¹¹ Information theory has a concept called "lossy compression" where you make data smaller by throwing away less important information. JPEG does this with images: it keeps what your eye notices and discards fine details. Professional translation does this with meaning. We keep what we think matters for the next audience and discard everything else. Except we're terrible at predicting what will matter later. The detail you dropped as "not important" turns out to be the thing making the decision comprehensible six months from now when someone asks "why did we do it this way?"

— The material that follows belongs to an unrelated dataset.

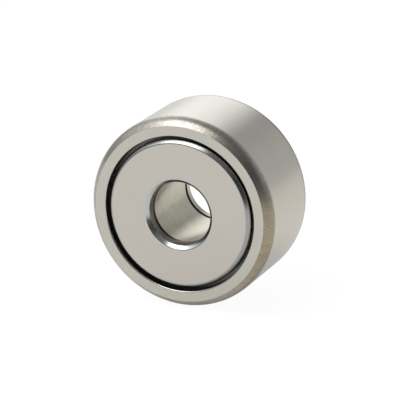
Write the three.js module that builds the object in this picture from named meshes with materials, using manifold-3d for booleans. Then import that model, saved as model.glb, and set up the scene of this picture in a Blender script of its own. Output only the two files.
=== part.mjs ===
// Yoke-type cam follower (track roller with side plates, needle roller bearing inside).
//
// Units are millimetres and +Z is up. The origin is the centre of the bore, halfway
// along the roller. The roller turns about the Y axis, and its front faces -Y.
// The inner ring and the two side plates stand still on the yoke's pin. The outer
// ring runs round them on caged needle rollers.

import * as THREE from 'three';
import { mergeVertices } from 'three/addons/utils/BufferGeometryUtils.js';
import Module from 'manifold-3d';

// ---- Driving dimensions ----------------------------------------------------

const boreDiameter = 10;
const outerDiameter = 30;
const overallWidth = 16;
const outerRingWidth = 15.8;
const innerRingWidth = 12;
const innerRaceDiameter = 14;
const needleDiameter = 3;
const needleLength = 9.8;
const needleCount = 14;
const runningClearance = 0.03;

// Outer ring. Each corner of the tread is a flat chamfer, cornerAngle degrees from the
// axis, that an arc blends into the tread.
const cornerFlat = 0.8;
const cornerAngle = 45;
const cornerRadius = 1.9;
const recessDiameter = 24.5;
const recessMouthRadius = 0.25;
const plateBackClearance = 0.2;
const raceEdgeChamfer = 0.3;

// Inner ring
const innerBoreChamfer = 0.35;
const innerRaceChamfer = 0.3;

// Side plates
const sidePlateDiameter = 23.5;
const plateRimChamfer = 0.55;
const plateBoreChamfer = 0.6;
const plateBackEdgeRadius = 0.35;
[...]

¹² This is why "context collapse" happens in organizations. The term comes from social media: the way you present yourself to friends is different from how you present to family or colleagues, and platforms collapsing all audiences into one feed creates anxiety about which version of yourself to project. Same thing happens in organizations. Information created for one context (team retro notes, technical spike findings, design critique feedback) gets forwarded to a different context (leadership update, board deck, all-hands presentation) where it's now being read by people without any of the original context. The information hasn't changed, but its meaning has completely shifted. This is why leaked internal memos always sound worse than they are. They're being read by an audience they weren't translated for.

¹³ This is why "individual contributor" versus "management" is a false choice. Both tracks are translation work; they're just different translation pairs. The IC track means translating between increasingly abstract technical contexts. The management track means translating between increasingly different organizational contexts. Neither is "doing the real work" versus "just managing." Both are translation. The real work is translation.